Quote exactly the lines spanning from the top of the data below to the line that contains "carved hardwood stand.", including both.

• • • • •

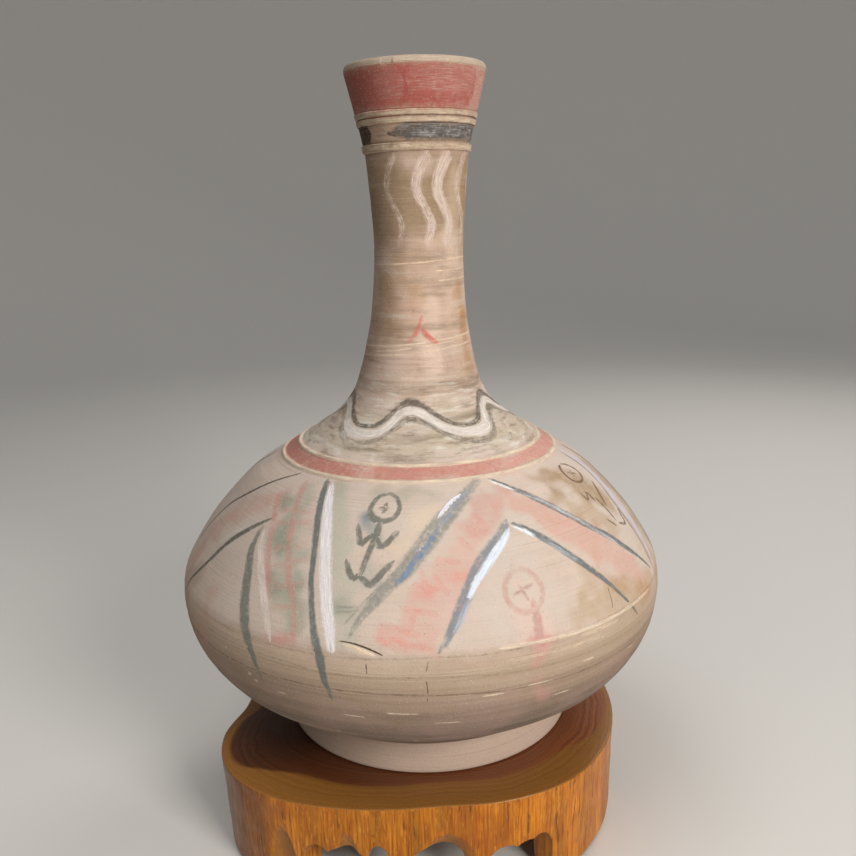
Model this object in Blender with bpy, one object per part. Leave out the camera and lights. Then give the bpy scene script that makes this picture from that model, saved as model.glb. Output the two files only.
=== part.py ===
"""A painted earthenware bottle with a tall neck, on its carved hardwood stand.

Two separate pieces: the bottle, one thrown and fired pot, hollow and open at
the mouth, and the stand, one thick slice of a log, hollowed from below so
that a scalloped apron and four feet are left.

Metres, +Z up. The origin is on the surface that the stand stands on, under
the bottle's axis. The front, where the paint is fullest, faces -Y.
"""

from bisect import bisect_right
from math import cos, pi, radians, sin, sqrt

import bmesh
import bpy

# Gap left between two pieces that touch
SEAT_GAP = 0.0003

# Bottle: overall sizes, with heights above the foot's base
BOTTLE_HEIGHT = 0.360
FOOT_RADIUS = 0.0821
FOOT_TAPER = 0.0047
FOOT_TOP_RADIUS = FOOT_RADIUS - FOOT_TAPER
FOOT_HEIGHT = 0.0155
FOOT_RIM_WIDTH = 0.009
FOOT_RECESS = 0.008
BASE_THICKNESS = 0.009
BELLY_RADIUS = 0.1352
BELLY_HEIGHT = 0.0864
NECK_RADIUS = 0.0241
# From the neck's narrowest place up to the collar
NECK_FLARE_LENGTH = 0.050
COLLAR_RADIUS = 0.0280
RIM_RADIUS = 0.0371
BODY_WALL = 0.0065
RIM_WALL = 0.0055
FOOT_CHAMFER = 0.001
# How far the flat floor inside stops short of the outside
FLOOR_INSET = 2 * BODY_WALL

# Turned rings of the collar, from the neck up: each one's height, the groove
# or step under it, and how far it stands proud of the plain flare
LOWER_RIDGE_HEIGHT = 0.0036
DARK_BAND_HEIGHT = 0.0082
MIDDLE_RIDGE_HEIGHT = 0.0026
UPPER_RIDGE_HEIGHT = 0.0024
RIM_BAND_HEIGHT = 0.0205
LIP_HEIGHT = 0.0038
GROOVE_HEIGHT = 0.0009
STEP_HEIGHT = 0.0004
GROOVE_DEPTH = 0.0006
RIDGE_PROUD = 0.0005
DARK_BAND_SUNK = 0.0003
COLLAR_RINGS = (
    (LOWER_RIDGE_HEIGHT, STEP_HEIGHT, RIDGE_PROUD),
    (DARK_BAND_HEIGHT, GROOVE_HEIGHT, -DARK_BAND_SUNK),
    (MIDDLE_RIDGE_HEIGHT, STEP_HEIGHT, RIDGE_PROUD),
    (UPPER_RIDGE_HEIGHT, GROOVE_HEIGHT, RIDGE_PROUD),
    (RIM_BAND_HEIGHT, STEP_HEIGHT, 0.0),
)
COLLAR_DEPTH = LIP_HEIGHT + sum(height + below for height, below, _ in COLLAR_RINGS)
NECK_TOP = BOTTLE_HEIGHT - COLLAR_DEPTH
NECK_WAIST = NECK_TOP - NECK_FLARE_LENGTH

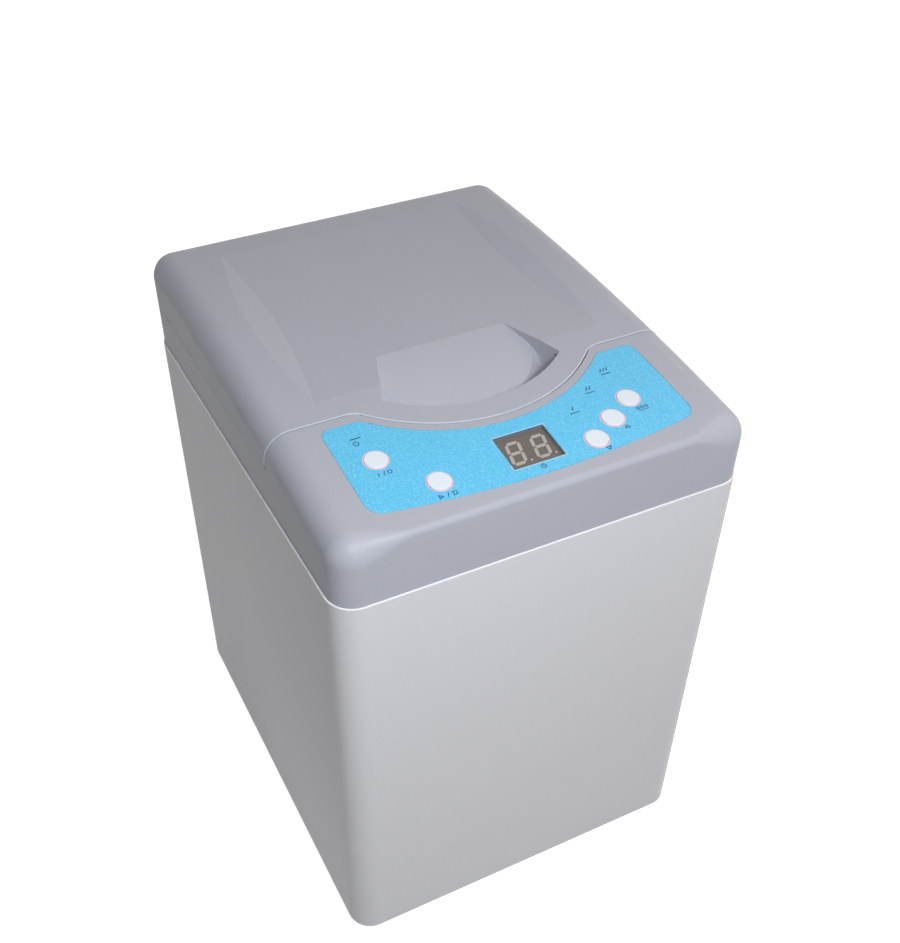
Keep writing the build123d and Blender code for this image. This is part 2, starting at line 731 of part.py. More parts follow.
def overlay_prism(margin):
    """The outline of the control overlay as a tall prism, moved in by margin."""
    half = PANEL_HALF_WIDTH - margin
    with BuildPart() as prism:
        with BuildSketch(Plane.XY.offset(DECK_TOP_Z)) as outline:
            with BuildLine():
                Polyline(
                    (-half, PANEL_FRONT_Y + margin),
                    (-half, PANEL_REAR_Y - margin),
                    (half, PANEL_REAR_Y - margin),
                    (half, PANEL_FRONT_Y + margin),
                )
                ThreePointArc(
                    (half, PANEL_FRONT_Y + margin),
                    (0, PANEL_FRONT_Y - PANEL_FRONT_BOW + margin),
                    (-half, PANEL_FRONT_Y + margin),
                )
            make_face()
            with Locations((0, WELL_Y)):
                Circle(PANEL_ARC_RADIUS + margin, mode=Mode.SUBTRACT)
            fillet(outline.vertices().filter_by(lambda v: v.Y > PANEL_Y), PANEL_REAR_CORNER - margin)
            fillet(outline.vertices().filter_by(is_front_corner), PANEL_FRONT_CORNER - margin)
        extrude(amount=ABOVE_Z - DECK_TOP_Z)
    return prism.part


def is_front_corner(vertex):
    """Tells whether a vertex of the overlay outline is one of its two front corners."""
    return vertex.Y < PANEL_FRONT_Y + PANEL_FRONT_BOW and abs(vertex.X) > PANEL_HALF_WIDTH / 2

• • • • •

COMPLETED EXERCISE:
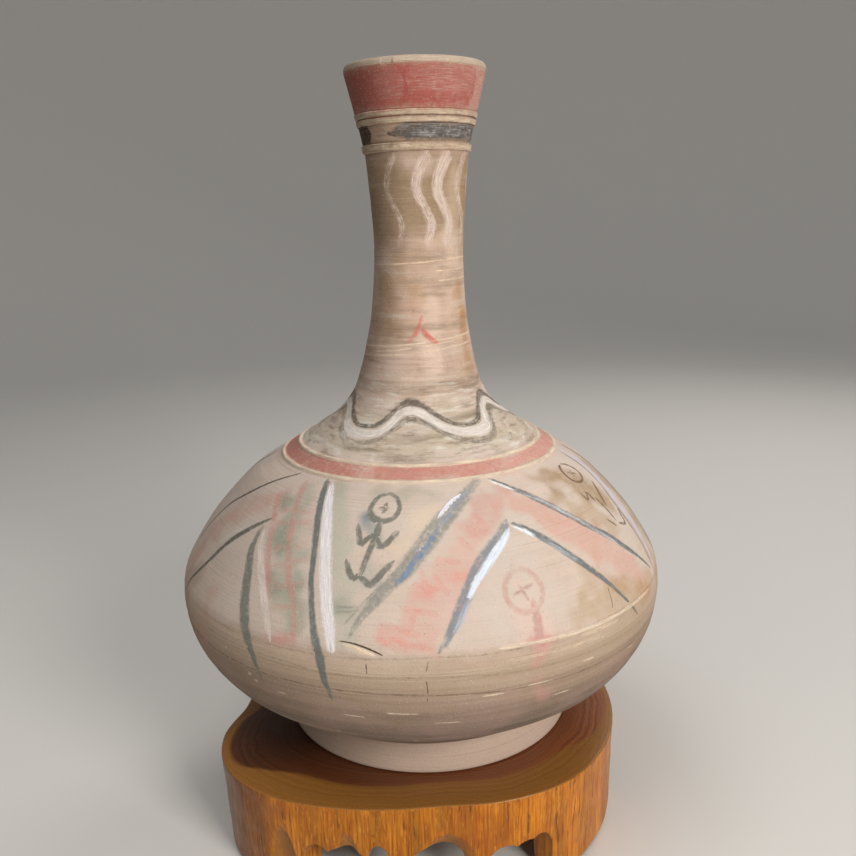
Model this object in Blender with bpy, one object per part. Leave out the camera and lights. Then give the bpy scene script that makes this picture from that model, saved as model.glb. Output the two files only.
=== part.py ===
"""A painted earthenware bottle with a tall neck, on its carved hardwood stand.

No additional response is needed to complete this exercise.